The collapse of Ronan Point 40 years ago silenced all talk of cities in the sky. But that happened in a different world, and the one we’re in now needs the tower block
Lincoln cathedral was completed in 1311 and at 160m became the world’s tallest building, knocking the Great Pyramid off the top spot. It was the last time a British building dominated the skyline so emphatically. Ely cathedral and the Gherkin aside, vertical construction has never been a fundamental element of our architecture.
That almost changed in the post-war building boom when our first true residential tower block – “The Lawn” in Harlow, Essex – opened its doors in 1951 to delighted residents. But its imitators turned tower blocks into a cheap fix to house the underprivileged. When Ronan Point collapsed in 1968, high rise lost all credibility.
In the current economic conditions, building high rise is the last thing developers want to commit to. But when conditions improve it must be revisited. After all, millions across the globe live happily 20-plus storeys up and with our growing population we’re going to have to follow. When the Ronan Point estate was demolished, buildings that had housed 2,000 were replaced by 20 two-storey houses accommodating about a hundred.

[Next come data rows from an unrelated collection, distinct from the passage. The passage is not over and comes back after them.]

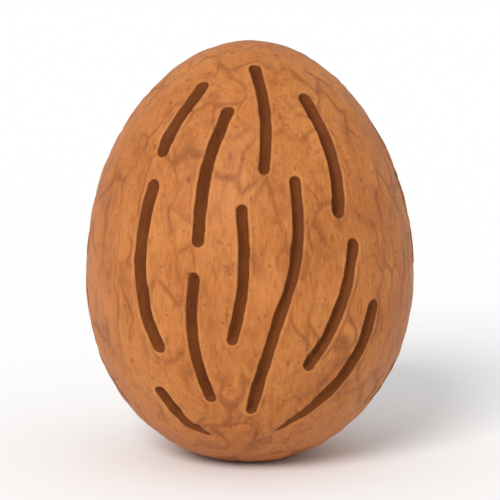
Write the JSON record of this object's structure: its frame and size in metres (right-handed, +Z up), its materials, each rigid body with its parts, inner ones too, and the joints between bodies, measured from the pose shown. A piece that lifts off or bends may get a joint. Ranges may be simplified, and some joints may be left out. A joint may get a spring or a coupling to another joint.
{
  "type": "nutmeg",
  "caption": "Whole dried nutmeg kernel, an egg-shaped brown seed with long dark furrows from end to end, standing on a small flat at its broad end.",
  "frame": {"origin": "middle of the small flat at the broad end that the kernel stands on", "axes": "+Z up the kernel's long axis towards its narrow end, +X to the right and -Y towards the viewer of its front"},
  "size_m": [0.0196, 0.019, 0.025],
  "materials": {
    "kernel": "satin"
  },
  "bodies": {
    "root": {"nutmeg": "kernel"}
  },
  "joints": []
}
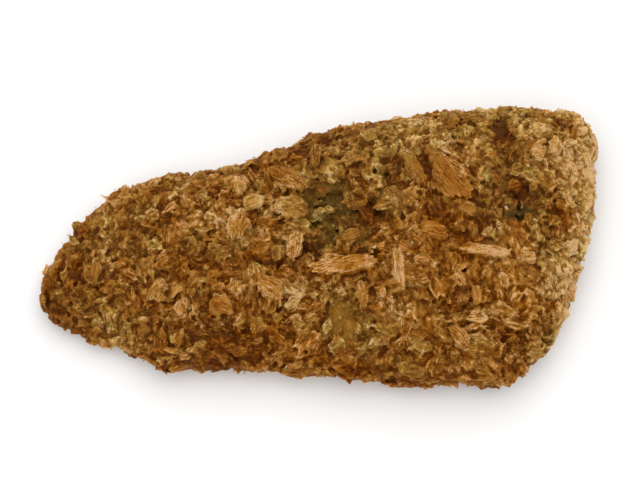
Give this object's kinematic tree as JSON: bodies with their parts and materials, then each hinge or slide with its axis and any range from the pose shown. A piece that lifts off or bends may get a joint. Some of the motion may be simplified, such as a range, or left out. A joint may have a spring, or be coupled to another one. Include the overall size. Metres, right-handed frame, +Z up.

And we have learned a lot since then, not least that high rise does not suit families; and that it must be designed for occupiers, not distant property investors. The next generation will be for sheltered housing, key workers, students, hotels and, of course, private sale with the option of extended lower levels for shops, gyms and restaurants.
Construction and technological capabilities have developed to deal with previous failings. Extensive use of natural materials, particularly wood and glass, is now possible, sophisticated sound insulation can protect residents from the noise of plumbing, heating and next door’s music and air quality and air flow can be effectively controlled.
Ecologically, high-rise makes sense. With deep piled foundations the buildings are ideally suited to ground-source heat pumps, and CHP and biomass work well. Tall facades can accommodate solar panels and wind turbines may be viable. Apartments need less heating than houses and taking an apartment to Code for Sustainable Homes level four costs about 20% less than for a house.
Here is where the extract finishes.